CANNABIS use was the main problem for more than half the Tasmanians who last year sought help from a drug-treatment service, according to a new national drugs report. The Australian Institute of Health and Welfarereport released on Friday shows that Tasmania was the only state in Australia in 2009-10 in which cannabis rather than alcohol was the most common primary reason for people to attend drug counselling. The data is based on reporting by alcohol and drug treatment services nationally.  Cannabis was the “principal drug of concern” for 62 per cent of Tasmanian clients of drug and alcohol services well over double the national average.  The next highest percentage of people seeking help primarily for cannabis was in Queensland (36 per cent), followed by Victoria with 23.4. compared to the national average of 10 per cent.

Nationally, in 150,000 instances of drug and alcohol treatment provided in 2009-10, alcohol was the principal drug of concern in almost half (46 per cent), with cannabis nominated in 23 per cent of episodes.  The Tasmanian treatment figures for cannabis reflect concerns expressed by the Australian Medication Association (AMA) that use of the drug was now a bigger long-term problem than alcohol abuse among Tasmanian teenagers.  AMA spokesman Hamley Perry recently told the Sunday Tasmanian that the effects of cannabis were more far-reaching and longer lasting than those of alcohol, and that a growing number of teens “self-medicated” by smoking pot.  The AMA has also expressed dismay that bongs and hydroponic growing equipment were easily available for sale in Tasmania. Drug Education Network community development project officer Jonathan Pare said Tasmania’s youth justice drug diversion programs could account in part for the high number of clients seeking counselling for cannabis. However, the current uptake of the drug among young people was troubling.

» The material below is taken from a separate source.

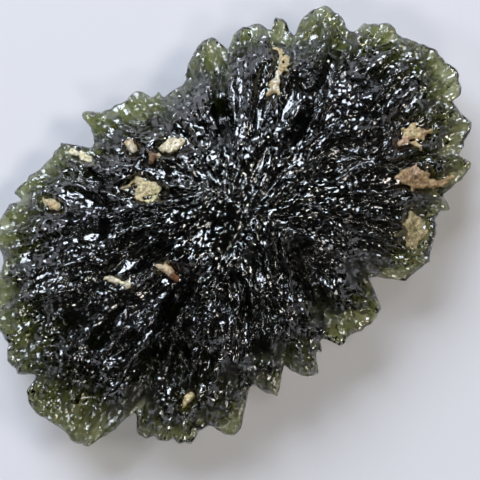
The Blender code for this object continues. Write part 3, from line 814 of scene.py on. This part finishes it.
def clay_color(nodes, links, place, heart, edge, stain):
    """Colour from edge to heart by depth and blotches, under the stain."""
    depth = add_node(nodes, "Attribute", {}, attribute_name="heart")
    blotch = add_node(nodes, "TexNoise", {"Scale": BLOTCHES, "Detail": 4.0})
    links.new(place.outputs["Object"], blotch.inputs["Vector"])
    sway = add_node(nodes, "Math", {1: BLOTCH_SPREAD, 2: -BLOTCH_SPREAD / 2},
                    operation="MULTIPLY_ADD")
    links.new(blotch.outputs["Fac"], sway.inputs[0])
    total = add_node(nodes, "Math", {}, operation="ADD", use_clamp=True)
    links.new(sway.outputs[0], total.inputs[0])
    links.new(depth.outputs["Fac"], total.inputs[1])
    mix = add_node(nodes, "Mix", {}, data_type="RGBA")
    set_sockets(mix, {"A": opaque(FINISHES[edge]), "B": opaque(FINISHES[heart])})
    links.new(total.outputs[0], mix.inputs["Factor"])
    spot = add_node(nodes, "Attribute", {}, attribute_name="stain")
    stained = add_node(nodes, "Mix", {}, data_type="RGBA")
    set_sockets(stained, {"B": opaque(FINISHES[stain])})
    links.new(spot.outputs["Fac"], stained.inputs["Factor"])
    links.new(mix.outputs["Result"], stained.inputs["A"])
    return stained.outputs["Result"]


def clay_material(heart, edge, stain):
    """Dry, dull soil, speckled and bumpy with its grains."""
    made, nodes, links, shader = new_material(f"clay_{heart}_{edge}_{stain}")
    set_sockets(shader, {"Roughness": CLAY_ROUGHNESS})
    place = add_node(nodes, "TexCoord", {})
    color = clay_color(nodes, links, place, heart, edge, stain)
    grain = add_node(nodes, "TexNoise",
                     {"Scale": GRAINS, "Detail": 3.0, "Roughness": GRAIN_ROUGHNESS})
    links.new(place.outputs["Object"], grain.inputs["Vector"])
    speckle = add_node(nodes, "MapRange",
                       {"From Min": GRAIN_RANGE[0], "From Max": GRAIN_RANGE[1],
                        "To Min": SPECKLE[0], "To Max": SPECKLE[1]})
    links.new(grain.outputs["Fac"], speckle.inputs["Value"])
    specked = add_node(nodes, "VectorMath", {}, operation="SCALE")
    links.new(color, specked.inputs[0])
    links.new(speckle.outputs[0], specked.inputs["Scale"])
    links.new(specked.outputs[0], shader.inputs["Base Color"])
    bump = add_node(nodes, "Bump", {"Strength": 1.0, "Distance": GRAIN_BUMP})
    links.new(grain.outputs["Fac"], bump.inputs["Height"])
    links.new(bump.outputs["Normal"], shader.inputs["Normal"])
    return made


def floor_material(color):
    made, _, _, shader = new_material("plain_floor")
    set_sockets(shader, {"Base Color": opaque(color), "Roughness": FLOOR_ROUGHNESS,
                         "Specular IOR Level": 0.0, "Emission Color": opaque(FLOOR_GLOW),
                         "Emission Strength": FLOOR_GLOW_STRENGTH})
    return made


# ---- Clay remnants ----
# How far a crust is rooted below the glass, how far its edge stands above it, and the margin of
# its grid, in mm.
CRUST_ROOT = 0.15
CRUST_STEP_UP = 0.02
CRUST_PAD = 0.3
# Width and power of the rounding of a crust's edge.
CRUST_ROUNDING = 0.3
CRUST_POWER = 0.6
# Share of the raggedness or of the grain, and size, of each of their waves.
RAGGED_WAVES = ((1.0, 0.55), (0.4, 0.2))
GRAIN_WAVES = ((1.0, 0.3), (0.6, 0.14))
# A stain's edge, from full to none, in shares of its radius, and how far that strays.
STAIN_EDGE = (0.75, 1.15)
STAIN_SWAY = 0.35
STAIN_SWAY_SIZE = 0.35
FIRST_CLAY_SEED = 100
CLAY_SEEDS_APART = 10


def crust_grid(strokes, pad, step):
    """Square grid of points over the strokes and a margin round them."""
    every = np.vstack(strokes)
    low, high = every[:, :2].min(axis=0) - pad, every[:, :2].max(axis=0) + pad
    columns, rows = (np.ceil((high - low) / step)).astype(int) + 1
    return np.meshgrid(low[0] + np.arange(columns) * step, low[1] + np.arange(rows) * step,
                       indexing="ij")


def crust_cover(x, y, name, strokes, clay, seed):
    """How far inside the ragged edge of the crust each point lies, in mm."""
    cover = np.max([stroke_cover(x, y, stroke) for stroke in strokes], axis=0)
    cover += sum(clay.ragged * wave(x, y, (height, size, seed + k))
                 for k, (height, size) in enumerate(RAGGED_WAVES))
    for x0, y0, x1, y1, half_width in CLAY_GAPS.get(name, ()):
        away, _ = distance_to_path(x, y, ((x0, y0), (x1, y1)))
        cover = np.minimum(cover, away - half_width)
    return cover


def slab_faces(inside):
    """Faces of a closed slab over the grid cells that lie inside.

    Its upper points are numbered along the grid, and its lower ones follow in the same order.
    """
    quads = inside[:-1, :-1] & inside[1:, :-1] & inside[:-1, 1:] & inside[1:, 1:]
    numbers = np.arange(inside.size).reshape(inside.shape)
    faces, edges = [], {}
    for i, j in zip(*np.nonzero(quads)):
        (a, d), (b, c) = numbers[i:i + 2, j:j + 2].tolist()
        corners = (a, b, c, d)
        faces.append(corners)
        faces.append(tuple(n + inside.size for n in corners[::-1]))
        for start, end in zip(corners, corners[1:] + corners[:1]):
            if (end, start) in edges:
                del edges[(end, start)]
            else:
                edges[(start, end)] = True
    return faces + [(b, a, a + inside.size, b + inside.size) for a, b in edges]


def stain_share(x, y, name, seed):
    """1 on the stains of a remnant, falling to 0 over their ragged edges."""
    stain = np.zeros(len(x))
    for spot_x, spot_y, radius in CLAY_STAINS.get(name, ()):
        away = np.hypot(x - spot_x, y - spot_y) \
            + wave(x, y, (STAIN_SWAY * radius, STAIN_SWAY_SIZE, seed))
        inner, outer = STAIN_EDGE[0] * radius, STAIN_EDGE[1] * radius
        stain = np.maximum(stain, 1.0 - smooth_step(inner, outer, away))
    return stain


def crust_mesh(name, path, thickness, clay, stone, seed):
    """A ragged, grainy crust over the strokes, rooted a little below the glass."""
    strokes = [np.asarray(stroke) for stroke in (path,) + CLAY_ARMS.get(name, ())]
    widest = max(p[2] for p in path)
    grid_x, grid_y = crust_grid(strokes, widest + CRUST_PAD, clay.step)
    x, y = grid_x.ravel(), grid_y.ravel()
    cover = crust_cover(x, y, name, strokes, clay, seed)
    body = np.clip(cover / CRUST_ROUNDING, 0.0, 1.0) ** CRUST_POWER
    grain = sum(clay.grain * wave(x, y, (height, size, seed + len(RAGGED_WAVES) + k))
                for k, (height, size) in enumerate(GRAIN_WAVES))
    glass_top = stone_faces(x, y, stone)[0]
    top = glass_top + CRUST_STEP_UP + body * (thickness + grain)
    bottom = glass_top - CRUST_ROOT
    faces = slab_faces((cover > 0.0).reshape(grid_x.shape))
    used = sorted({n for face in faces for n in face})
    place = {n: k for k, n in enumerate(used)}
    points = np.vstack([np.column_stack([x, y, top]), np.column_stack([x, y, bottom])])[used]
    heart = np.concatenate([cover, cover])[used] / widest
    stain_seed = seed + len(RAGGED_WAVES) + len(GRAIN_WAVES)
    stain = stain_share(points[:, 0], points[:, 1], name, stain_seed)
    return points, [tuple(place[n] for n in face) for face in faces], heart, stain


# ---- Studio ----
# Lengths here are in metres.
LIGHT_AWAY = 0.5
# Lights: power in W, or None for the key power, sides in m, azimuth, elevation, colour.
LIGHTS = {
    "window_light": (None, (0.37, 0.30), 79.0, 37.0, (0.80, 0.88, 1.0)),
    "left_pane": (0.35, (0.105, 0.10), 185.0, 50.0, (0.90, 0.94, 1.0)),
    "right_pane": (0.80, (0.16, 0.14), 334.0, 46.0, (1.0, 0.93, 0.84)),
    "low_pane": (0.45, (0.12, 0.11), 250.0, 50.0, (1.0, 0.93, 0.84)),
}
SKY_COLOR = (1.0, 0.94, 0.89)
# Sines of the elevations at which the sky starts to dim and is dimmest, and its strength there.
SKY_DIMS = (0.30, 0.58)
DIM_SKY = 0.011
FLOOR_HALF = 1.5
# Width of the camera's sensor in mm, as Blender counts it.
SENSOR_WIDTH = 36.0
CAMERA_PLACE = (-0.00034, -0.00196)
RIM_LEVEL = 0.0042


def add_light(name, power, size, azimuth, elevation, color):
    """A rectangular light that faces the stone."""
    lamp = bpy.data.lights.new(name, "AREA")
    lamp.shape = "RECTANGLE"
    lamp.size, lamp.size_y = size
    lamp.energy = power
    lamp.color = color
    light = bpy.data.objects.new(name, lamp)
    azimuth, elevation = math.radians(azimuth), math.radians(elevation)
    light.location = (LIGHT_AWAY * math.cos(elevation) * math.cos(azimuth),
                      LIGHT_AWAY * math.cos(elevation) * math.sin(azimuth),
                      LIGHT_AWAY * math.sin(elevation))
    light.rotation_euler = (math.pi / 2 - elevation, 0.0, azimuth + math.pi / 2)
    bpy.context.scene.collection.objects.link(light)


def add_floor(color):
    mesh = bpy.data.meshes.new("studio_floor")
    corners = [(-FLOOR_HALF, -FLOOR_HALF, 0), (FLOOR_HALF, -FLOOR_HALF, 0),
               (FLOOR_HALF, FLOOR_HALF, 0), (-FLOOR_HALF, FLOOR_HALF, 0)]
    mesh.from_pydata(corners, [], [(0, 1, 2, 3)])
    mesh.materials.append(floor_material(color))
    floor = bpy.data.objects.new("studio_floor", mesh)
    bpy.context.scene.collection.objects.link(floor)


def add_sky(strength):
    """Even light from all round, dimmer from overhead."""
    world = bpy.data.worlds.new("studio_sky")
    world.use_nodes = True
    nodes, links = world.node_tree.nodes, world.node_tree.links
    sky = nodes["Background"]
    set_sockets(sky, {"Color": opaque(SKY_COLOR)})
    place = add_node(nodes, "TexCoord", {})
    split = add_node(nodes, "SeparateXYZ", {})
    links.new(place.outputs["Generated"], split.inputs[0])
    fall = add_node(nodes, "MapRange",
                    {"From Min": SKY_DIMS[0], "From Max": SKY_DIMS[1],
                     "To Min": strength, "To Max": DIM_SKY}, interpolation_type="SMOOTHSTEP")
    links.new(split.outputs["Z"], fall.inputs["Value"])
    links.new(fall.outputs[0], sky.inputs["Strength"])
    bpy.context.scene.world = world


def add_camera(studio):
    """The camera, straight above and turned about its view."""
    view = bpy.data.cameras.new("studio_camera")
    view.sensor_width = SENSOR_WIDTH
    view.lens = SENSOR_WIDTH * studio.distance / studio.view_width
    camera = bpy.data.objects.new("studio_camera", view)
    camera.location = (*CAMERA_PLACE, studio.distance + RIM_LEVEL)
    camera.rotation_euler = (0.0, 0.0, studio.roll)
    bpy.context.scene.collection.objects.link(camera)
    bpy.context.scene.camera = camera


# ---- Operators ----
class MOLDAVITE_OT_stone(bpy.types.Operator):
    """Build the etched glass stone in place of its plain solid"""
    bl_idname = "moldavite.stone"
    bl_label = "Build Stone"

    def execute(self, context):
        settings = context.scene
        points, faces, crests, frosts = stone_mesh(settings.moldavite_stone)
        glass = glass_material(settings.moldavite_glass)
        stone = add_mesh("moldavite_stone", points, faces, glass, crest=crests, frost=frosts)
        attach(stone, BODY)
        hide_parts(STONE)
        return {"FINISHED"}


class MOLDAVITE_OT_clay(bpy.types.Operator):
    """Build the dry clay remnants in the stone's pits"""
    bl_idname = "moldavite.clay"
    bl_label = "Build Clay"

    def execute(self, context):
        settings = context.scene
        for number, (name, remnant) in enumerate(CLAY.items()):
            path, heart, edge, stain, thickness = remnant
            seed = FIRST_CLAY_SEED + CLAY_SEEDS_APART * number
            points, faces, depths, spots = crust_mesh(
                name, path, thickness, settings.moldavite_clay, settings.moldavite_stone, seed)
            crust = add_mesh(name + "_crust", points, faces, clay_material(heart, edge, stain),
                             heart=depths, stain=spots)
            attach(crust, BODY)
            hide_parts(name)
        return {"FINISHED"}


class MOLDAVITE_OT_studio(bpy.types.Operator):
    """Set the pale floor, the soft lights and the camera"""
    bl_idname = "moldavite.studio"
    bl_label = "Set Studio"

    def execute(self, context):
        studio = context.scene.moldavite_studio
        context.scene.view_settings.view_transform = "Standard"
        add_floor(studio.floor_color)
        add_sky(studio.sky)
        for name, (power, *form) in LIGHTS.items():
            add_light(name, studio.key_power if power is None else power, *form)
        add_camera(studio)
        return {"FINISHED"}


class MOLDAVITE_PT_panel(bpy.types.Panel):
    """Lists the builders and their settings"""
    bl_idname = "MOLDAVITE_PT_panel"
    bl_label = "Raw Moldavite"
    bl_space_type = "VIEW_3D"
    bl_region_type = "UI"
    bl_category = "Moldavite"

    def draw(self, context):
        for operator in OPERATORS:
            self.layout.operator(operator.bl_idname)
        for name, group in GROUPS.items():
            for setting in group.__annotations__:
                self.layout.prop(getattr(context.scene, name), setting)


OPERATORS = (MOLDAVITE_OT_stone, MOLDAVITE_OT_clay, MOLDAVITE_OT_studio)
GROUPS = {
    "moldavite_stone": StoneSettings,
    "moldavite_glass": GlassSettings,
    "moldavite_clay": ClaySettings,
    "moldavite_studio": StudioSettings,
}


def register():
    for name, group in GROUPS.items():
        bpy.utils.register_class(group)
        setattr(bpy.types.Scene, name, PointerProperty(type=group))
    for item in OPERATORS + (MOLDAVITE_PT_panel,):
        bpy.utils.register_class(item)


def unregister():
    for item in reversed(OPERATORS + (MOLDAVITE_PT_panel,)):
        bpy.utils.unregister_class(item)
    for name, group in reversed(GROUPS.items()):
        delattr(bpy.types.Scene, name)
        bpy.utils.unregister_class(group)


def main():
    register()
    bpy.ops.moldavite.stone()
    bpy.ops.moldavite.clay()
    bpy.ops.moldavite.studio()


if __name__ == "__main__":
    main()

Over a typical year in counselling, Mr Pare would see about 90 young people who were dealing with a range of substance-use issues.  “One thing I was very concerned about over my last 12 months in practice was the uptake of cannabis,” Mr Pare said.  Cannabis may be becoming an easier option than alcohol for young people looking for a cheap buzz. “There’s been a lot of education around the harms associated with alcohol and I wouldn’t be surprised if it was putting young people off alcohol,” he said. “The comments that have come from young people in the past 12 months have been that [cannabis] is easier for them to get than alcohol, it tastes better for them, as they don’t actually like the taste of alcohol. “They’re definitely looking for a high, and there are lots of different reasons for that.” For some it’s boredom, for others it’s stress or anxiety, and for a small per cent it’s because everyone else is doing it.”